From the start of the Syrian civil war in 2011 to the fall of the Assad regime, more than 180,000 people went missing, according to the Syrian Network for Human Rights.
FRANCE 24 met Almashan in 2023, when she came to lobby for the creation of an international foundation for the disappeared. Quiet and resolute, she stood outside the United Nations in protest, holding photos of civilians who went missing under the Assad regime.
Fifteen months after the fall of the regime, she is back at the United Nations – only this time in an official role as a commissioner for Syria’s National Commission for Transitional Justice.
At a side event called Advances in Transitional Justice and Access to Justice in Syria at German House in New York on Thursday, she spoke alongside two other Syrian human rights activists who are also part of the governmental body tasked with addressing past human rights violations, ensuring accountability and supporting national reconciliation in the aftermath of the Assad regime’s abuses.
“Ten years ago I was just a woman in a tent in a refugee camp in Turkey. We fought to reach a point where we are decision-makers in our beloved Syria,” she said.
The trajectory of Syria's Ambassador to the United Nations, Ibrahim Olabi, is not dissimilar to Yasmen’s. He, too, was a human rights defender. He founded the Syrian Legal Development Programme, which offers legal expertise to Syrian NGOs, advising them on issues related to forced displacement, torture, and the delivery of humanitarian aid. Now he represents his country at the United Nations.
“I feel that it’s part of all of our healing to be in the positions we’re in now – we’re able, we’re in the driving seat.”
A new Syria
Forces loyal to Syria’s transitional president Ahmed al-Sharaa overthrew Assad in December 2024. Once the head of an armed Islamist group known as Hayat Tahrir al-Sham, which was only removed from the US list of terrorist groups in July 2025, Sharaa has been at pains to project a more moderate image since he took the reins in Syria.

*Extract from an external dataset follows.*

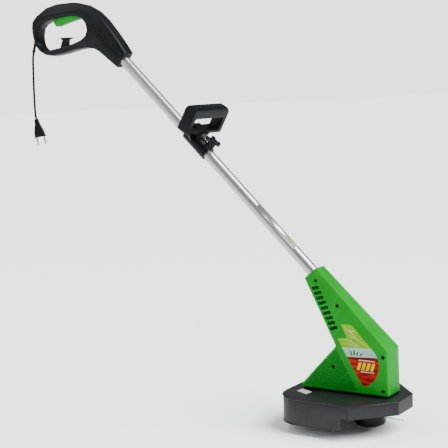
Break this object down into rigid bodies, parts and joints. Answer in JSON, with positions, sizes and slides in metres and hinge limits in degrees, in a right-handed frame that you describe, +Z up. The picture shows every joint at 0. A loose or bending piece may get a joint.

Although the war in Syria has ended, there have been sporadic incidents of sectarian violence, with hundreds killed in clashes between Druze and Sunni Bedouin communities and government forces. There has also been targeted violence against the Alawite community.
The Kurdish community has accused Sharaa of complicity in the genocide of Yazidi Kurds in 2014, filing a complaint with Germany's federal public prosecutor's office in October 2025. He denies the accusations.
“The president himself has made it clear that he was not involved and that this commission is independent and will investigate any crimes relevant to the Assad era,” Ambassador Olabi told FRANCE 24. “It is the [Sharaa] government that enabled this national commission and appointed people like Yasmen to work on accountability and human rights.”
Lessons from the past
Germany’s deputy ambassador to the UN, Dr Thomas Zahneisen, hosted the side event, which included experts on the rule of law and sexual violence. He spoke of the challenges of Germany’s own long journey of national reconciliation and reunification. “It is a difficult path by experience. Yes, there are successes, but also a lot of setbacks,” Zahneisen explained. “It takes a long time.”
Zahneisen said Syria’s National Commission for Transitional Justice had recently travelled to visit the archives of the Stasi, the feared security forces of former East Germany that were key to repressing and intimidating the population during the Cold War. He added that UN mechanisms were also playing an important role in supporting this process.
Colombia’s deputy ambassador, Raul Sanchez, also shared his country’s experience in addressing past crimes to establish accountability and social cohesion.
“It’s a remarkable time for transitional justice in Syria, because everything is possible and everything is at risk,” explained Crisis Action's UN Director, Gareth Sweeney. “The commissions are blessed to have people like Yasmen, who have phenomenal integrity. They speak a truth that Syrians can see and feel. But the challenges they face are obvious to us all, in terms of resourcing and having to operate and build justice and accountability in a country that is having, itself, to rebuild.”
After the meeting at German House, Almashan heads to Syria’s UN mission, a block from the main UN building, to meet the delegation ahead of iftar, the fast-breaking evening meal during Ramadan. There is no obvious marking on the building other than a sign reading “Diplomat Centre,” but for her the building symbolises the regime under which her brothers died.
She gets the shivers as she enters, but she remains hopeful that eventually, reconciliation is possible.